Assalamu’alaykum Diaris.
Nggak terasa ya, Ramadan sudah kita lewati setengahnya. Aku baru sadar sudah setengahnya karena barusan aku dapat informasi di group whatsapp RT mengenai pengumpulan sembako. Tahun ini RT kami dapat bagian mengumpulkan tepung terigu dan mie instan. Lagi-lagi aku salut dengan aktifnya warga di tempat tinggal baruku ini yang selalu dipenuhi kegiatan bermanfaat dalam menjalani hari-hari di bulan suci Ramadan ini.
Seperti yang sudah kuceritakan di diary sebelumnya bahwa warga di sini selalu memiliki agenda di bulan Ramadan, salah satunya adalah kegiatan sosial, seperti Bazar Ramadan dan Santunan Yatim dan Dhuafa yang biasanya dilaksanakan seminggu menjelang hari Raya Idul Fitri. Masuk pertengahan bulan Ramadan setiap warga dianjurkan untuk mengumpulkan pakaian layak pakai dan sembako yang telah ditentukan untuk disalurkan kepada mereka yang lebih membutuhkan. Sembako yang dikumpulkan beda-beda ya setiap keluarga, ditentukan per RT, ada yang mengumpulkan beras, terigu, minyak goreng, gula, dan lain sebagainya.
Sayangnya aku belum bisa mendokumentasikan kegiatan sosial ini secara langsung karena jadwalnya bertepatan dengan jadwal aku mudik lebaran. Kalau bicara kegiatan sosial bulan Ramadan, aku jadi ingat dulu di tempat kerja mengadakan bagi-bagi makanan bukaan kepada para pengendara atau pejalan kaki yang lewat depan kantor menjelang waktu berbuka, kebetulan lokasi kantornya pinggir jalan raya, jadi lebih mudah untuk bagi-bagi makanan bukaan.

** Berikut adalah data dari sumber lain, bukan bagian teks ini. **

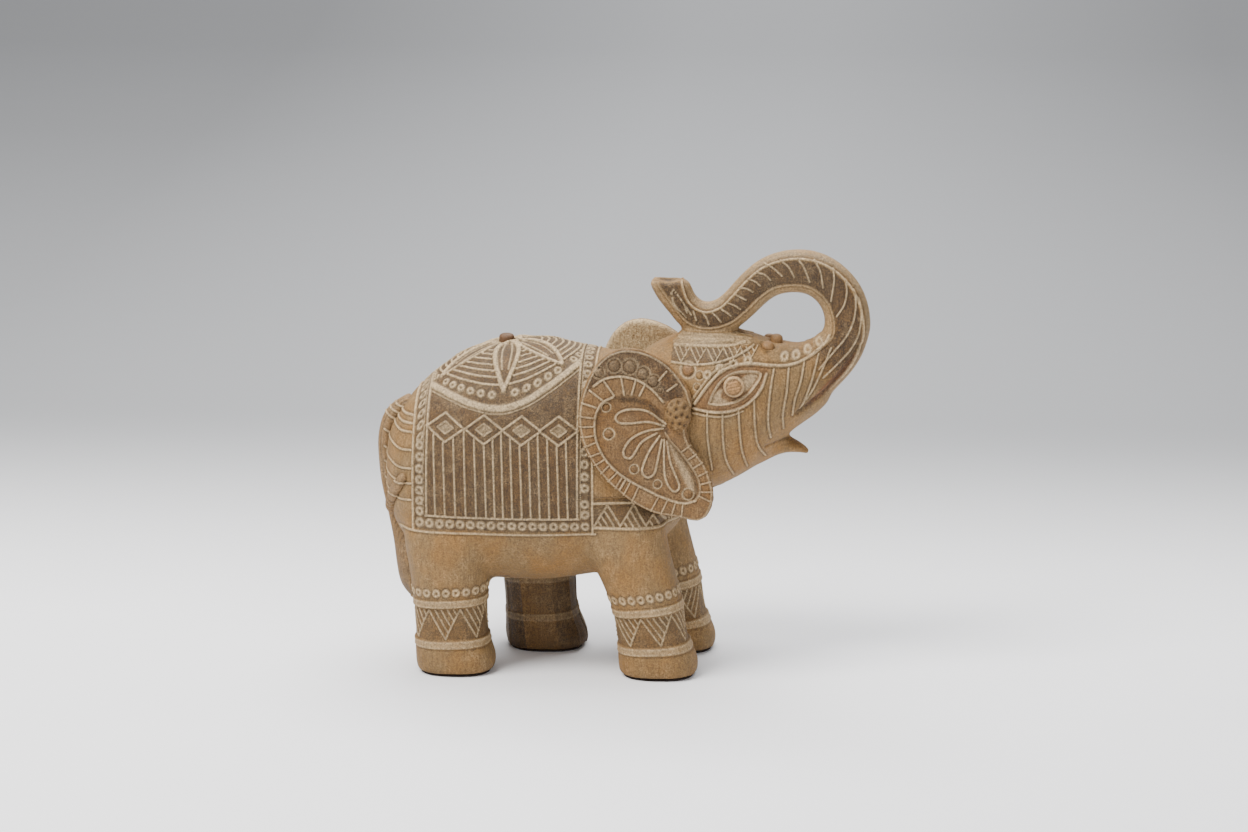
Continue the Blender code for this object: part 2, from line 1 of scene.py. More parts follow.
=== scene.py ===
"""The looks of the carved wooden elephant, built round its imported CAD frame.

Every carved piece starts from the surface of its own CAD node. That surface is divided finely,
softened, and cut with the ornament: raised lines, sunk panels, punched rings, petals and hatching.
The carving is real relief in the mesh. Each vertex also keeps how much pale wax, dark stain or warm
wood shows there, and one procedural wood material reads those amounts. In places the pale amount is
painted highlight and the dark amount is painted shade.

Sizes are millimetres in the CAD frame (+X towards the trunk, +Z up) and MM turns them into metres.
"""

import math

import bmesh
import bpy
import numpy as np
from mathutils import Matrix, Vector


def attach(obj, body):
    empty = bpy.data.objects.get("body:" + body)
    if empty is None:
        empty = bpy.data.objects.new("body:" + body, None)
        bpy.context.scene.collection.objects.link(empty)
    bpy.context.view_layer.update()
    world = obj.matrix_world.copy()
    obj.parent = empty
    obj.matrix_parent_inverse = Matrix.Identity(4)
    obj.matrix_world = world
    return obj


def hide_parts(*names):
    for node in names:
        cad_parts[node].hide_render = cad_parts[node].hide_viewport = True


MM = 0.001

# ---- how finely each piece is divided -----------------------------------------------------------
BODY_VOXEL = 0.8
BODY_PASSES = 14
EAR_VOXEL = 0.62
EAR_PASSES = 4
SMALL_VOXEL = 0.32
SMALL_PASSES = 3
TAIL_VOXEL = 0.6
TAIL_PASSES = 5
# Small pieces are grown by this much, as wax and dust close the glue lines round them.
TAIL_GROWTH = 0.5
EYE_GROWTH = 0.3
STUD_GROWTH = 0.5
LONGEST_SHARE = 0.95  # edges longer than this share of a voxel are halved where there is carving
STROKE_CONTRAST = 0.14  # an edge over which the ornament changes more than this is halved again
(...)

Seru emang kegiatan sosial bulan Ramadan macam gini tuh, mengajarkan kita untuk banyak bersyukur dengan berbagi sebagian rezeki yang kita miliki. Mengingatkan kita bahwa dalam setiap harta yang kita miliki, ada haknya orang lain. Aku pernah dengan di salah satu tausyiahnya ustad Adi Hidayat, beliau mengatakan bahwa dalam setiap kebaikan, akan ada keburukan yang menyertai. Maksudnya saat kita hendak berbuat baik, akan ada bisikan setan yang berusaha menggagalkan niat baik itu, makanya jangan heran jika ada keraguan dalam hati, ketakutan akan kekurangan harta saat hendak berbagi, tapi setelah berhasil melawan keraguan itu biasanya akan ada rasa kepuasan tersendiri dalam hati. Itu yang sering aku rasakan.

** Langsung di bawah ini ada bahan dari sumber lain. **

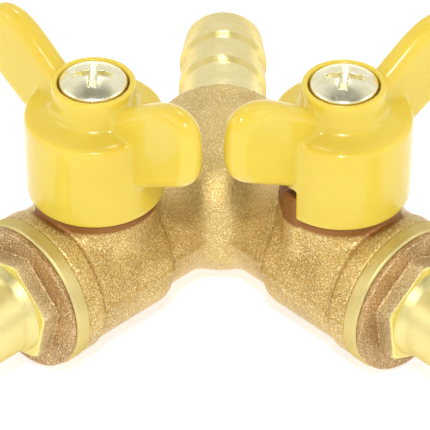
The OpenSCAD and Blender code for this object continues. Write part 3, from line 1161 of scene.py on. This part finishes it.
@dataclass
class EndCap:
    """A screwed-in cap: blasted flange and hexagon, turned spigot and barb."""

    side: Side
    hex_turn: float
    flange_r: float = 8.95
    flange_t: float = 0.8
    hex_w: float = 12.0
    hex_t: float = 2.2
    spigot_r: float = 7.55
    groove_r: float = 6.85
    groove_w: float = 1.1
    thread_pitch: float = 0.9
    hollow_r: float = 5.2
    voxel: float = 0.14
    barb: Barb = field(default_factory=Barb)

    @property
    def face(self) -> float:
        """Distance of the body's outlet face from the meeting point."""
        return PLAN.stem_distance + PLAN.face_forward

    @property
    def end(self) -> float:
        """Distance of the hexagon's end face from the meeting point."""
        return self.face + self.flange_t + self.hex_t

    def build(self) -> None:
        """Makes both pieces of the cap."""
        self.flange()
        self.turned()

    def flange(self) -> None:
        """Carves the flange and the hexagon, in the branch's own frame."""
        carve = Carving(f"{self.side.word}_cap_carving")
        x, y, z = carve.parts(carve.place)
        flange_r, flange_t, hex_w = carve.sizes(self, "flange_r", "flange_t", "hex_w")
        off = carve.hyp(y, z)
        along = x - self.face
        disc = carve.bar(off, flange_r, along, 0.0, flange_t, 0.35)
        flats = None
        for i in range(3):
            a = math.radians(self.hex_turn + 30 + 60 * i)
            side = (z * math.cos(a) + y * math.sin(a)).size() - hex_w / 2
            flats = side if flats is None else flats.most(side, 0.25)
        block = flats.most(carve.slab(along, 0.2, self.end - self.face), 0.2)
        corner_r = self.hex_w / 2 / math.cos(math.pi / 6)
        cone = (off - (corner_r - 0.35) + (along - (self.end - self.face)) * 1.2) * 0.64
        block = block.most(cone, 0.15)
        shape = disc.least(block, 0.2).most(self.hollow_r - off)
        finish = BlastedBrass(
            f"blasted_brass_{self.side.word}_cap", light=(0.62, 0.40, 0.17, 1), dark=(0.32, 0.17, 0.06, 1),
            faced_from=self.end - 0.22, raised_from=self.face + self.flange_t + 0.05, side=self.side,
        )
        low, high = (self.face - 0.6, -9.5, -9.5), (self.end + 0.6, 9.5, 9.5)
        piece = carve.mesh(f"{self.side.word}_cap_forging", shape, low, high, self.voxel, finish)
        Workshop.settle(piece, PLAN.branch(self.side))
        Workshop.hand_over(piece, "body", "forged_brass", f"{self.side.word}_end_cap")

    def turned(self) -> None:
        """Turns the spigot, the cone and the barb."""
        start = PLAN.stem_distance + 6.0
        face, end, mouth, spigot = self.face, self.end, PLAN.cap_mouth, self.spigot_r
        neck_r, core_r = self.hex_w / 2 - 0.3, self.hollow_r + 0.2
        ring = face - 0.25
        turn = ring - self.groove_w
        points = [(mouth - d, r, e) for d, r, e in self.barb.outline()]
        points += [
            (end, neck_r, 0.1), (end - 0.3, neck_r, 0.05), (end - 0.3, core_r, 0.05), (face, core_r, 0.05),
            (face, spigot, 0.02), (ring, spigot, 0.02), (ring, self.groove_r, 0.05),
            (turn, self.groove_r, 0.05), (turn, spigot, 0.02),
        ]
        valley = ((0.3, 0.0), (0.45, 0.3), (0.6, 0.3), (0.75, 0.0))
        while turn - self.thread_pitch > start + 0.4:
            points += [(turn - back, spigot - deep, 0.03) for back, deep in valley]
            turn -= self.thread_pitch
        tail = ((start + 0.4, spigot), (start, spigot - 0.4), (start, self.barb.bore_r))
        points += [(along, r, 0.03) for along, r in tail]
        finish = TurnedBrass(f"turned_brass_{self.side.word}_cap", self.side, falls=self.barb.falls(mouth))
        piece = Workshop.lathe(f"{self.side.word}_cap_turned", points, PLAN.branch(self.side), finish)
        Workshop.hand_over(piece, "body", "machined_brass", f"{self.side.word}_end_cap")


# ---- Handles ----


@dataclass
class Handle:
    """A butterfly handle: skirt, hub, screw ring and two upswept wings."""

    skirt_r: float = 8.08
    skirt_inner_r: float = 6.5
    skirt_low: float = 9.9
    shoulder_z: float = 20.9
    hub_low: float = 15.8
    ring_r: float = 4.9
    ring_top: float = 25.2
    recess_r: float = 4.15
    recess_floor: float = 23.4
    wing_reach: float = 17.2
    wing_top: float = 28.7
    wing_t: float = 3.2
    gap_top: float = 14.1
    gap_from: float = -110.0
    gap_to: float = 8.0
    square_w: float = 4.3
    voxel: float = 0.17

    def build(self) -> None:
        """Carves one handle and makes both from it."""
        Workshop.hand_over_pair(self.carve(), "handle_moulded", "handle_paint", "handle")

    def carve(self) -> bpy.types.Object:
        """The handle in its own frame, with the leading wing along +X.

        Returns:
            The moulded handle.
        """
        carve = Carving("handle_carving")
        x, y, z = carve.parts(carve.place)
        skirt_r, ring_r, ring_top, reach, top = carve.sizes(
            self, "skirt_r", "ring_r", "ring_top", "wing_reach", "wing_top"
        )
        off = carve.hyp(x, y)
        drum = carve.rounded(off - skirt_r, carve.slab(z, self.skirt_low, self.shoulder_z), 0.55)
        cap = carve.rounded(off - ring_r, carve.slab(z, self.hub_low, ring_top), 0.3)
        cone = ((z - self.shoulder_z) + (off - 7.4) * 0.3) * 0.95
        roof = cone.most(carve.slab(z, self.hub_low, self.shoulder_z + 1.2)).most(off - 7.5, 0.3)
        solid = drum.least(roof, 0.4).least(cap, 1.8)
        solid = solid.least(self.wings(carve, x, y, z, reach, top), 1.2)
        inner = carve.bar(off, self.skirt_inner_r, z, self.skirt_low - 3, self.hub_low, 0.4)
        solid = solid.most(-inner, 0.3)
        recess = carve.bar(off, self.recess_r, z, self.recess_floor, ring_top + 3, 0.2)
        solid = solid.most(-recess, 0.25)
        half = self.square_w / 2
        square = (x.size() - half).most(y.size() - half).most(z - self.recess_floor - 1)
        solid = solid.most(-square)
        gap = carve.sector(x, y, self.gap_from, self.gap_to).most(z - self.gap_top, 0.3).most(5.2 - off)
        solid = solid.most(-gap, 0.2)
        low, high = (-17.7, -8.6, 9.4), (17.7, 8.6, 30.3)
        return carve.mesh("handle_moulded", solid, low, high, self.voxel, HandleCoat(), relax=2)

    def wings(self, carve: Carving, x: Sock, y: Sock, z: Sock, reach: Sock, top: Sock) -> Sock:
        """Both wings: a flat blade with a high rounded crown and a swept lower edge.

        Args:
            carve: the tree.
            x: distance along the wings.
            y: distance across them.
            z: height.
            reach: how far the wings reach.
            top: height of their crowns.

        Returns:
            The distance to both wings.
        """
        r = x.size()
        plate = y.size() - self.wing_t / 2
        slope = ((z - 25.5) - (r - 7.4) * 0.7) * 0.82
        high = (z - top).most(slope, 3.0)
        low = ((15.1 - z) + (r - 9.0) * 0.55) * 0.876
        edge = (r - reach).most(high, 5.8).most(low, 3.6).most(3.0 - r)
        return carve.rounded(edge, plate, self.wing_t / 2 - 0.1)


# ---- Handle screws ----


SCREW_PLATING = Metal("plated_screw_steel", (0.98, 0.93, 0.68, 1), (0.88, 0.82, 0.52, 1), 0.20, 0.008)


@dataclass
class HandleScrew:
    """Domed pan-head screw with a cross recess."""

    head_low: float = 24.2
    head_r: float = 3.93
    rim_h: float = 0.95
    dome_h: float = 2.2
    shank_r: float = 1.9
    shank_l: float = 8.0
    cross_w: float = 0.95
    cross_l: float = 4.2
    cross_depth: float = 1.3
    voxel: float = 0.09

    def build(self) -> None:
        """Carves one screw and makes both from it."""
        Workshop.hand_over_pair(self.carve(), "screw_turned", "screw_steel", "handle_screw")

    def carve(self) -> bpy.types.Object:
        """The screw in the handle's frame.

        Returns:
            The screw.
        """
        carve = Carving("screw_carving")
        x, y, z = carve.parts(carve.place)
        head_low, head_r, shank_r = carve.sizes(self, "head_low", "head_r", "shank_r")
        off = carve.hyp(x, y)
        rise = self.dome_h - self.rim_h
        ball_r = (self.head_r ** 2 + rise ** 2) / (2 * rise)
        dome = carve.hyp(off, z - (self.head_low + self.dome_h - ball_r)) - ball_r
        head = dome.most(off - head_r, 0.35).most(head_low - z, 0.15)
        shank = carve.bar(off, shank_r, z, self.head_low - self.shank_l, self.head_low + 0.3, 0.2)
        a, b = carve.turned(x, y, math.radians(45))
        floor = self.head_low + self.dome_h - self.cross_depth
        rake = (z - floor) * 0.16
        first, second = (
            (wide.size() - self.cross_w / 2).most(long.size() - self.cross_l / 2 - rake, 0.12)
            for long, wide in ((a, b), (b, a))
        )
        arms = first.least(second, 0.25).most(floor - z + off * 0.25, 0.15)
        solid = head.most(-arms, 0.12).least(shank, 0.2)
        low = (-4.3, -4.3, self.head_low - self.shank_l - 0.3)
        high = (4.3, 4.3, self.head_low + self.dome_h + 0.3)
        return carve.mesh("screw_turned", solid, low, high, self.voxel, SCREW_PLATING)


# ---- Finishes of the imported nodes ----


@dataclass
class PackedNodes:
    """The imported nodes: inner parts, which show as they are, and those that finished pieces stand for."""

    def build(self) -> None:
        """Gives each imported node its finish."""
        steel = Metal("spring_steel_washer", (0.72, 0.70, 0.64, 1), (0.52, 0.50, 0.46, 1), 0.28, 0.02)
        chrome = Metal("polished_chrome_ball", (0.86, 0.87, 0.88, 1), (0.76, 0.77, 0.79, 1), 0.06, 0.004)
        stem = Metal("turned_brass_stem", (0.92, 0.80, 0.36, 1), (0.74, 0.58, 0.18, 1), 0.22, 0.02)
        seat = Plain("pressed_ptfe", (0.92, 0.92, 0.89, 1), (0.82, 0.82, 0.78, 1), 0.38)
        rubber = Plain("nitrile_rubber", (0.035, 0.035, 0.038, 1), (0.018, 0.018, 0.02, 1), 0.62, 0.6)
        finishes = {
            "lock_washer": steel, "stem": stem, "ball": chrome,
            "upper_stem_ring": rubber, "lower_stem_ring": rubber, "cap_ring": rubber,
            "thrust_washer": seat, "inner_seat": seat, "outer_seat": seat,
            "handle": HandleCoat(), "handle_screw": SCREW_PLATING,
        }
        self.dress("valve_body", BlastedBrass("blasted_brass"))
        for side in Side:
            self.dress(f"{side.word}_end_cap", TurnedBrass(f"turned_brass_{side.word}_cap", side))
            for word, finish in finishes.items():
                self.dress(f"{side.word}_{word}", finish)

    @staticmethod
    def dress(name: str, finish: Finish) -> None:
        """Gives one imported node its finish; a finish already made for a piece is the same one."""
        Workshop.dress(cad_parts[name], finish)
        LOG.info("%s: finished in %s", name, finish.name)


# ---- Studio ----


@dataclass
class Studio:
    """White floor, soft light and the camera."""

    elevation: float = 38.5
    azimuth: float = 0.95
    distance: float = 400.0
    lens: float = 274.6
    right: float = 0.65
    up: float = 4.33
    surround: float = 0.87

    def build(self) -> None:
        """Makes the camera, the lights and the floor."""
        self.camera()
        self.floor()
        self.lights()

    def camera(self) -> None:
        """Places the camera and looks at the meeting point."""
        a, e = math.radians(self.azimuth), math.radians(self.elevation)
        back = Vector((math.sin(a) * math.cos(e), -math.cos(a) * math.cos(e), math.sin(e)))
        turn = (-back).to_track_quat("-Z", "Y")
        made = bpy.data.cameras.new("view_camera")
        made.lens, made.sensor_width, made.sensor_fit = self.lens, 36.0, "HORIZONTAL"
        made.clip_start, made.clip_end = 0.01, 10.0
        camera = Workshop.bench("view_camera", made)
        shift = turn @ Vector((-self.right, -self.up, 0))
        spot = Vector((0, -PLAN.inlet_reach, 0)) + back * self.distance + shift
        camera.location = spot * MM
        camera.rotation_mode = "QUATERNION"
        camera.rotation_quaternion = turn
        bpy.context.scene.camera = camera

    def floor(self) -> None:
        """Lays a pale floor just under the object; its lengths are metres."""
        low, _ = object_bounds()
        half, gap = 1.2, 0.00005
        mesh = bpy.data.meshes.new("studio_floor")
        corners = [(-half, -half), (half, -half), (half, half), (-half, half)]
        mesh.from_pydata([(x, y, low.z - gap) for x, y in corners], [], [(0, 1, 2, 3)])
        floor = Workshop.bench("studio_floor", mesh)
        Workshop.dress(floor, LightTable())
        floor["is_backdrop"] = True

    def lights(self) -> None:
        """Hangs a small key light in front, a strip behind, a soft box either side and the surround."""
        world = bpy.data.worlds.new("studio_surround")
        bpy.context.scene.world = world
        world.use_nodes = True
        tree = Tree(world.node_tree)
        way = tree.node("ShaderNodeTexCoord", {}, {}, out="Generated")
        turn = math.radians(82)
        facing = tree.vector("DOT_PRODUCT", way, (0.0, -math.cos(turn), math.sin(turn)), out="Value")
        power = facing.ramp(0.72, 0.93, self.surround, self.surround * 0.35)
        glow = tree.node("ShaderNodeBackground", {}, {"Color": WHITE, "Strength": power})
        tree.node("ShaderNodeOutputWorld", {}, {0: glow})
        middle = Vector((0, -0.035, 0.005))
        plan = (
            ("key_light", (-0.004, -0.41, 0.48), 0.035, 1.75),
            ("back_strip", (0.0, 0.30, 0.55), 0.04, 0.35),
            ("left_softbox", (-0.50, -0.10, 0.28), 0.28, 0.35),
            ("right_softbox", (0.50, -0.10, 0.28), 0.28, 0.35),
        )
        for name, spot, size, power in plan:
            lamp = bpy.data.lights.new(name, "AREA")
            lamp.shape, lamp.size, lamp.energy = "SQUARE", size, power
            light = Workshop.bench(name, lamp)
            light.location = spot
            light.rotation_mode = "QUATERNION"
            light.rotation_quaternion = (middle - Vector(spot)).to_track_quat("-Z", "Y")
        bpy.context.scene.view_settings.view_transform = "Standard"


def main() -> None:
    """Builds the object in order, then the studio."""
    logging.basicConfig(level=logging.INFO, format="%(message)s")
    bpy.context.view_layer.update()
    ForgedBody().build()
    EndCap(Side.LEFT, 14.0).build()
    EndCap(Side.RIGHT, -7.0).build()
    Handle().build()
    HandleScrew().build()
    PackedNodes().build()
    Studio().build()


if __name__ == "__main__":
    main()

Namun, entah kenapa aku sulit melawan ragu untuk memberi saat berhadapan dengan pengemis, apalagi sering kudengar bahwa ternyata pengemis tuh ada bandarnya ya, walau mungkin nggak semuanya. Aku juga pernah menyaksikan sendiri waktu aku masih kuliah. Aku sering melihat nenek-nenek tua renta setiap pagi duduk di jembatan dekat kampus dengan mangkok kosong di depannya. Kadang aku memberinya sedikit uang karena kasihan, biasanya kembalian sarapan bubur. Sampai pada suatu pagi, kebetulan hari itu aku ada kuliah pagi, masuk kelas jam 8.